I have disappeared off the face of the internet lately, because I’m really trying to finish my current novel in progress. It has a title, but I’m not revealing it publicly yet because titles are generally really difficult for me, and I’m superstitious about having one before the book is finished. But I can tell you what it’s about: the rise and fall of the guitarist and singer in a Sydney rock band in the 90s, and what happens between them when the band reunites 16 years later to help out an old friend.
I’m going to post a snippet here, because I can. 🙂 In this scene, one hero, Scott, is on the phone to his father talking about his twin sister and her boyfriend, in the flat that he shares with Ash, the other hero, in what his family and the rest of the band believes is a completely platonic way.
Bear in mind that this snippet is completely unedited, and is basically the way it was when it first fell out of my head and onto the page, Australian spelling, typos, potentially awkward phrasing, long sentences and all. This might make it in to the final draft, or it might not, we’ll see how it goes.
“She’s gone away with that fella of hers,” his father said when he picked up the phone. “They should be back in a week.” There was rustling of papers in the background. “I should have the number of the hotel here somewhere…”
“Nah, don’t worry about it,” Scott said, lighting a cigarette. “I won’t call her there if she’s with him.”
His father hesitated, then said lightly, “Don’t like him either, huh?”
“I’ve only met him once, but no.” Scott took a drag of his smoke and blew the smoke out toward the ceiling. “He seems like a dickhead.”
“He’s all right. He tries a bit too hard, that’s all. But your mother doesn’t like him. Says that Melly could do better. But that’s what your grandfather said about her when we first started going out.” His father laughed. “So I’m on Callum’s side this time. He’s a good guy. He makes her happy, and that’s all I want for her.”

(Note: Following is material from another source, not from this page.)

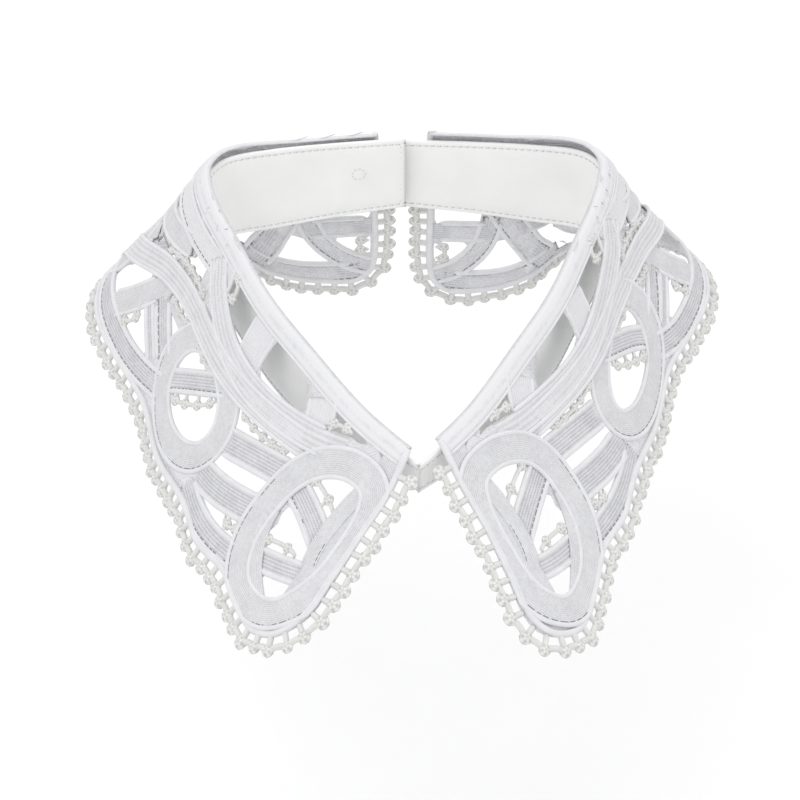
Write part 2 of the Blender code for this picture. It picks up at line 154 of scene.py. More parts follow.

“Hmm.” Scott took another drag of his smoke. “I want her to be happy with someone who’s less of a knob.”
“You’ll understand when you find the person you’re meant to be with. Things that are annoying in other people just don’t seem important anymore.”
“Ah…right.” Scott felt his face heating. This was about as close to an emotional conversation than he ever wanted to get with his father.
Ash chose that moment to come out of the bedroom stark naked, walk across the living room to the kitchen, open the fridge, chug half a one litre bottle of orange juice straight from the bottle, and let out a huge belch so loud that it practically echoed off the walls.
Scott’s father laughed. “Jesus, was that Ash? Impressive. But I hope neither of you have got a woman over there to hear that.”
Scott picked up a copy of Kerrang! off the coffee table and pegged it at Ash like a Frisbee; it flew across the room in a flutter of pages and landed in the doorway of the kitchen, sliding to a stop at Ash’s feet. Ash looked down at it, then looked over at Scott, raising his eyebrows. After a moment, he put the juice bottle away, stepped over the magazine and came over to Scott to steal a cigarette.
Scott frowned at him. “No, it’s fine, we haven’t. Look, Dad, I’ve got to go. Talk to you later, all right?”
“Sure, son,” his dad said cheerfully. “Come over for dinner once Melly gets home. Your mother says she never sees you now you don’t live here anymore.”
“Sure, okay. That’d be great.”
He hung up and leaned over to put out his smoke, stubbing it out in an overflowing ashtray on the coffee table. By the time he looked up again, Ash had crossed the lounge room and was standing at the open balcony door, completely unconcerned with his nakedness.
“Oh, look,” he said. “Mrs Davidson across the way is perving again.” He put his smoke in his mouth and waved at the block of flats about twenty feet away from their own. Then he chuckled. “And now she’s gone.”